AMZN dropped massively post Q4 earnings because of huge CapEx spend. There are two main schools of thought here.

Bears argue AMZN are needing to spend huge amounts in CapEx just to maintain growth and that a “forever CapEx cycle” is going to be the reason FCF always stays low.

Bulls argue that this $200B CapEx is warranted and will pay huge dividends in the future when they focus on maximizing shareholder value. This is exactly the side I sit on. Just 3-6 months ago, huge CapEx was rewarded by the market. It was essentially a race to secure compute scarcity and for those that had the capital to spend, it ultimately was securing their dominance for years to come. Just a few months later in a slightly risk-off period, the market has started really questioning these numbers.

Here’s a quote from UBS analysts which I mostly agree with:

“Similar to its megacap Internet peers, Amazon provided 2026 CapEx guidance well ahead of expectations at ~$200B (vs UBSe $150B and cons $146B). As its methodology for AWS demand forecast likely has not changed (and still functioning well), our base case forecast now contemplates that segment growth rate in 2026 should double to 38% vs 2025’s 19%, while Performance Obligations/backlog should also correspondingly ramp to ~$400B by year end.

If this level of capital intensity holds into 2027, growth should maintain in the mid-30% level to essentially double the segment revenue and Operating Profit in two years. 2027E GAAP EPS should reach ~$14 and AMZN shares are hence trading at ~14x – which is a significant discount relative to its megacap peers, despite a superior EPS growth profile (41% 2-year CAGR to 2027E).”

AMZN dropped down to $200 for a brief period on Friday before bouncing back up to $210. I’m a happy buyer anywhere between $186 and $212 and I’ll likely be leaning into this position more over time.


Neutral Risk

If you haven’t seen it yet, SOFI’s CEO Anthony Noto did a 50 minute interview with Future Investing. Here’s a link to it (full credit to Tannor for organizing that).

I think it was one of the most bullish SOFI interviews I’ve ever watched and it gives me a lot of confidence (along with Q4 earnings) to keep holding my position that I have an average cost of $8 in.
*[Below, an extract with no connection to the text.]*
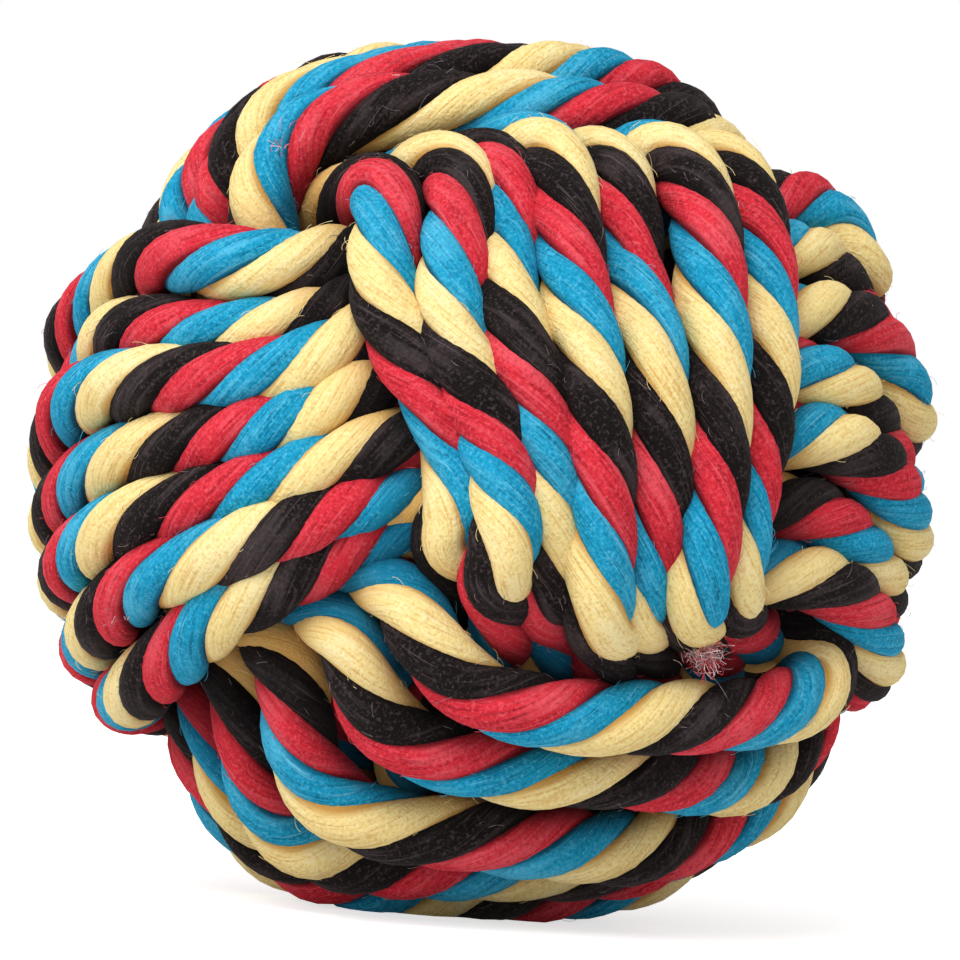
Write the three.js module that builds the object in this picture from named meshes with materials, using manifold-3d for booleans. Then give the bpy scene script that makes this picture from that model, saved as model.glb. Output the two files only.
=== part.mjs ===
// Rope ball dog toy: one rope knotted as three windings of seven turns round a wound core.
// Millimetres, +Z up. The origin is on the surface that the ball rests on, under the knot's middle.
import * as THREE from "three";
import { mergeVertices } from "three/addons/utils/BufferGeometryUtils.js";
import Module from "manifold-3d";

const wasm = await Module();
wasm.setup();

// Driving sizes. The ball's size follows from the rope and its turns, as in a real knot.
const ROPE_DIAMETER = 7.7;
const RUN_GAP = 0.9;
const SEAT_GAP = 0.3;
const CUT_OVERRUN = 3;

// Counts.
const TURNS = 7;
const STEPS_PER_TURN = 24;
const ROPE_SIDES = 6;
const CHECKS_PER_STEP = 4;
const CORE_RINGS = 14;
const CORE_SIDES = 24;

// The tube is thinner than the rope, because soft rope is pressed together and tubes keep a gap.
const TUBE_SHARE = 0.805;
const tubeHeight = ROPE_DIAMETER * TUBE_SHARE;
// It is squeezed a little further between its neighbours.
const SQUEEZE_SHARE = 0.952;
const tubeWidth = tubeHeight * SQUEEZE_SHARE;
// The distance between neighbouring turns, which every radius of the knot follows.
const runPitch = tubeWidth + RUN_GAP;

// A middle loop's radius over the pitch: its mean, then its even waves round the loop.
// A loop is wide where it lies on top and narrow where it passes under its neighbour.
const MIDDLE_LOOP_SHARES = [5.926, 1.211, -0.358, -0.041];
// What the outermost loops of a winding lose of each of these.
const EDGE_LOSS_SHARES = [0.798, -0.274, 0.201, -0.012];
// How far a middle loop rises again under its neighbour, and how short that rise is.
const UNDER_RISE_SHARE = 0.8;
const UNDER_RISE_POWER = 6;
// How far the turns close up at the corners, and how they differ between wide and narrow sides.
const CORNER_PINCH_SHARE = 0.069;
const SIDE_PINCH_SHARE = -0.007;
// The share of a turn in which the rope steps over to its next turn, hidden under its neighbour.
const STEP_OVER_SHARE = 0.2;
// The depth of the resting flat over the rope's diameter.
const FLAT_DEPTH_SHARE = 0.1;

// How the knot lies on the floor, in degrees about X, then Y, then Z. The camera looks along +Y.
const X_LEAN_DEGREES = 71;
const Y_LEAN_DEGREES = 17;
const Z_LEAN_DEGREES = -80;

const COTTON = { roughness: 0.95, metalness: 0 };

// Each winding lies on top at both ends of its wide axis and passes under at its narrow axis.
const WINDINGS = [
  { name: "first_winding", wide: "x", narrow: "y", across: "z", color: 0xc8323c },
  { name: "second_winding", wide: "y", narrow: "z", across: "x", color: 0x1e9cc8 },
  { name: "third_winding", wide: "z", narrow: "x", across: "y", color: 0xe8cf7e },
];

// A sum of even waves round a loop.
function evenWaves(shares, angle) {
  return shares.reduce((sum, share, wave) => sum + share * Math.cos(2 * wave * angle), 0);
}

// How many turns a point lies from the winding's middle loop, at a count of turns from its start.
function loopsFromMiddle(turn) {
  const nearest = Math.round(turn);
  const reach = STEP_OVER_SHARE / 2;
  return nearest - (TURNS + 1) / 2 + THREE.MathUtils.smoothstep(turn - nearest, -reach, reach);
}

// The rope's middle at a count of turns from a winding's start, which is on the narrow side.
function ropeMiddle(winding, turn) {
  const angle = Math.PI / 2 + turn * 2 * Math.PI;
  const loops = loopsFromMiddle(turn);
  const edge = (loops / ((TURNS - 1) / 2)) ** 2;
  const waves = evenWaves(MIDDLE_LOOP_SHARES, angle) - edge * evenWaves(EDGE_LOSS_SHARES, angle);
  const rise = UNDER_RISE_SHARE * (1 - edge) * Math.abs(Math.sin(angle)) ** UNDER_RISE_POWER;
  const radius = runPitch * (waves + rise);
  const corner = (CORNER_PINCH_SHARE * (1 - Math.cos(4 * angle))) / 2;
  const pinch = 1 - corner + SIDE_PINCH_SHARE * Math.cos(2 * angle);
  const point = new THREE.Vector3();
  point[winding.wide] = radius * Math.cos(angle);
  point[winding.narrow] = radius * Math.sin(angle);
  point[winding.across] = runPitch * loops * pinch;
  return point;
}

// The middles of the rope's cross-sections along a winding.
function ropeRoute(winding) {
  const count = TURNS * STEPS_PER_TURN;
  return Array.from({ length: count + 1 }, (_, i) => ropeMiddle(winding, i / STEPS_PER_TURN));
}

// A closed tube with six sides along a route: squeezed across, full height away from the ball.
function ropeTube(route) {
  const positions = [];
  const faces = [];
  const radius = tubeHeight / 2;
  const squeeze = SQUEEZE_SHARE / Math.cos(Math.PI / ROPE_SIDES);
  route.forEach((middle, i) => {
    const before = route[Math.max(i - 1, 0)];
    const after = route[Math.min(i + 1, route.length - 1)];
    const along = after.clone().sub(before).normalize();
    const outward = middle.clone().addScaledVector(along, -middle.dot(along)).normalize();
    const across = along.clone().cross(outward);
    for (let side = 0; side < ROPE_SIDES; side += 1) {
      const turn = (side * 2 * Math.PI) / ROPE_SIDES;
      const corner = middle.clone();
      corner.addScaledVector(outward, radius * Math.cos(turn));
      corner.addScaledVector(across, radius * squeeze * Math.sin(turn));
      positions.push(corner.x, corner.y, corner.z);
    }
  });
  for (let i = 0; i + 1 < route.length; i += 1) {
    for (let side = 0; side < ROPE_SIDES; side += 1) {
      const next = (side + 1) % ROPE_SIDES;
      const a = i * ROPE_SIDES + side;
      const b = i * ROPE_SIDES + next;
      const c = a + ROPE_SIDES;
      const d = b + ROPE_SIDES;
      faces.push(a, b, c, b, d, c);
    }
  }
  const last = (route.length - 1) * ROPE_SIDES;
  for (let side = 1; side + 1 < ROPE_SIDES; side += 1) {
    faces.push(0, side + 1, side);
    faces.push(last, last + side, last + side + 1);
  }
  const tube = new THREE.BufferGeometry();
  tube.setAttribute("position", new THREE.Float32BufferAttribute(positions, 3));
  tube.setIndex(faces);
  return tube;
}

// The least distance between two turns of a route, less the tube's width between them.
function leastGap(route) {
  const points = [];
  for (let i = 0; i + 1 < route.length; i += 1) {
    for (let part = 0; part < CHECKS_PER_STEP; part += 1) {
      points.push(route[i].clone().lerp(route[i + 1], part / CHECKS_PER_STEP));
    }
  }
  const halfTurn = (STEPS_PER_TURN * CHECKS_PER_STEP) / 2;
  let least = Infinity;
  for (let i = 0; i < points.length; i += 1) {
    for (let j = i + halfTurn; j < points.length; j += 1) {
      least = Math.min(least, points[i].distanceTo(points[j]));
    }
  }
  return least - tubeWidth;
}

// A closed geometry as a solid that can be cut.
function solidOf(geometry) {
  const bare = geometry.clone();
  bare.deleteAttribute("normal");
  bare.deleteAttribute("uv");
  const merged = mergeVertices(bare);
  return new wasm.Manifold(
    new wasm.Mesh({
      numProp: 3,
      vertProperties: merged.attributes.position.array,
      triVerts: new Uint32Array(merged.index.array),
    }),
  );
}

// A cut solid as a geometry again.
function geometryOf(solid) {
  const mesh = solid.getMesh();
  const geometry = new THREE.BufferGeometry();
  geometry.setAttribute("position", new THREE.Float32BufferAttribute(mesh.vertProperties, 3));
  geometry.setIndex(new THREE.Uint32BufferAttribute(mesh.triVerts, 1));
  geometry.computeVertexNormals();
  return geometry;
}

// The core, a ball that fills the hollow inside the innermost runs.
function coreBall(radius) {
  const profile = [];
  for (let ring = 0; ring <= CORE_RINGS; ring += 1) {
    const angle = (ring * Math.PI) / CORE_RINGS - Math.PI / 2;
    const onAxis = ring === 0 || ring === CORE_RINGS;
    profile.push(new THREE.Vector2(onAxis ? 0 : radius * Math.cos(angle), radius * Math.sin(angle)));
  }
  return new THREE.LatheGeometry(profile, CORE_SIDES).rotateX(Math.PI / 2);
}

// Lay the three tubes out, turned as the knot lies on the floor.
const leans = [X_LEAN_DEGREES, Y_LEAN_DEGREES, Z_LEAN_DEGREES].map(THREE.MathUtils.degToRad);
const lean = new THREE.Matrix4().makeRotationFromEuler(new THREE.Euler(...leans, "XYZ"));
const routes = WINDINGS.map(ropeRoute);
const tubes = routes.map((route) => ropeTube(route).applyMatrix4(lean));
const reach = new THREE.Box3();
tubes.forEach((tube) => reach.union(new THREE.Box3().setFromBufferAttribute(tube.attributes.position)));

// The ball stands on a flat cut into its lowest runs.
const floorHeight = reach.min.z + ROPE_DIAMETER * FLAT_DEPTH_SHARE;
const size = reach.getSize(new THREE.Vector3());
const below = new THREE.BoxGeometry(size.x + CUT_OVERRUN, size.y + CUT_OVERRUN, CUT_OVERRUN);
below.translate(0, 0, floorHeight - CUT_OVERRUN / 2);
const cutter = solidOf(below);

const ball = new THREE.Group();
ball.position.z = -floorHeight;
WINDINGS.forEach((winding, i) => {
  const geometry = geometryOf(solidOf(tubes[i]).subtract(cutter));
  const material = new THREE.MeshStandardMaterial({ color: winding.color, ...COTTON });
  const mesh = new THREE.Mesh(geometry, material);
  mesh.name = winding.name;
  ball.add(mesh);
  console.log(`${winding.name}: least gap between its turns ${leastGap(routes[i]).toFixed(2)} mm`);
});

const innermost = Math.min(...routes.flat().map((middle) => middle.length()));
const coreMaterial = new THREE.MeshStandardMaterial({ color: 0xd8cdb4, ...COTTON });
const core = new THREE.Mesh(coreBall(innermost - tubeHeight / 2 - SEAT_GAP), coreMaterial);
core.name = "core_ball";
ball.add(core);

const toy = new THREE.Group();
toy.add(ball);

export default toy;
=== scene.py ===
"""The looks of a rope ball dog toy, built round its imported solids.

One laid cotton rope with a red, a blue, a yellow and a black strand is knotted as three windings
that lie square to each other round a wound core. The solids hold the windings as plain tubes. Here
each winding is laid from its four strands, with the fibres that stand off soft cotton.
"""

import logging
import math
from dataclasses import dataclass, field
from enum import Enum, IntEnum

import bmesh
import bpy
import numpy as np
from mathutils import Euler, Matrix, Vector


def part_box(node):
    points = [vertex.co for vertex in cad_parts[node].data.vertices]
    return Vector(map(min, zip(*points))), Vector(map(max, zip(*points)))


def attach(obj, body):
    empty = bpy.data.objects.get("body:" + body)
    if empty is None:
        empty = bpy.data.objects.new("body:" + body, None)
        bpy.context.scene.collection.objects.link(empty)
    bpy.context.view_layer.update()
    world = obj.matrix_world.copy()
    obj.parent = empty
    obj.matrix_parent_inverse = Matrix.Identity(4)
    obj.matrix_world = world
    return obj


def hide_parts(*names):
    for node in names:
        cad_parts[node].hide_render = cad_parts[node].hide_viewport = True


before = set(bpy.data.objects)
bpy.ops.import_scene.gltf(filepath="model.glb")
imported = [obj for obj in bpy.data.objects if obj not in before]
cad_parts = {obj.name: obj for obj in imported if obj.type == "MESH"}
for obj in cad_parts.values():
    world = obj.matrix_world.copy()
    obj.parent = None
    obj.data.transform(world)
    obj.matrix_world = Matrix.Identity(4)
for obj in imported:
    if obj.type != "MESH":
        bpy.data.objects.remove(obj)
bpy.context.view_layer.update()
LOG = logging.getLogger("rope_ball")

BODY = "root"
MM_PER_METRE = 1000

# The map along and round a strand, and the distance in metres that its width stands for.
YARN_MAP = "yarn"
STRAND_ROUND = 0.0125


class SeedShift(IntEnum):
    """What is added to a winding's seed for each thing that is left to chance on it."""

    SIDE = 1
    RISE = 2
    LAY = 5
    STRAND_HEIGHT = 500
    FUZZ = 900


class Strand(Enum):
    """The rope's strands, in the order in which they follow each other along the rope."""

    RED = 0
    BLUE = 1
    YELLOW = 2
    BLACK = 3


@dataclass(frozen=True)
class Winding:
    """One set of seven turns: its CAD node and the knot axes that it follows.

    It lies on top at both ends of its wide axis and passes under at its narrow axis.

    Args:
        node: The CAD node.
        wide: The axis that it is wide along.
        narrow: The axis that it is narrow along.
        across: The axis that its turns lie beside each other along.
        seed: Picks its unevenness.
        heading: Which way the strands follow each other along it, 1 or -1.
    """

    node: str
    wide: int
    narrow: int
    across: int
    seed: int
    heading: int


# The rope runs through the second winding the other way, so its strands follow in turned order.
WINDINGS = (
    Winding("first_winding", 0, 1, 2, 11, 1),
    Winding("second_winding", 1, 2, 0, 23, -1),
    Winding("third_winding", 2, 0, 1, 37, 1),
)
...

Anthony Noto was an open book in the interview which is always nice to see from CEO’s.

“In Q1, our revenue growth is 35%…I would be incredibly disappointed if our first quarter was the fastest quarter of the year.” - Anthony Noto

Most recent earnings came in with FY25 revenue at 38% YoY, EBITDA at 60% YoY, and net income at $0.39 EPS, up 2.1x. Noto also discussed their crypto and blockchain push with SoFi USD stablecoin, SoFi pay (cross-border payment on blockchain, and crypto trading.

They also guided for $1.6B in EBITDA in FY26 which is just over 51% growth from FY25. That means we’re trading at 16.5x 2026 EBITDA for 51% growth. That’s incredibly good.

It gets better though - management guided to an EPS CAGR of 38-42% through to 2028. For that growth, SOFI currently have a multiple of 34x whilst peers like HOOD have a multiple of 32x though they’re growing EPS at 1/3rd of the growth rate that SOFI is (though with better margins).

I’ve been fairly reluctant to add to SOFI above $25 especially with my cost basis of $8, but I think here at $21 SOFI is finally fairly cheap again and I’d consider building out my position slightly more than it is now.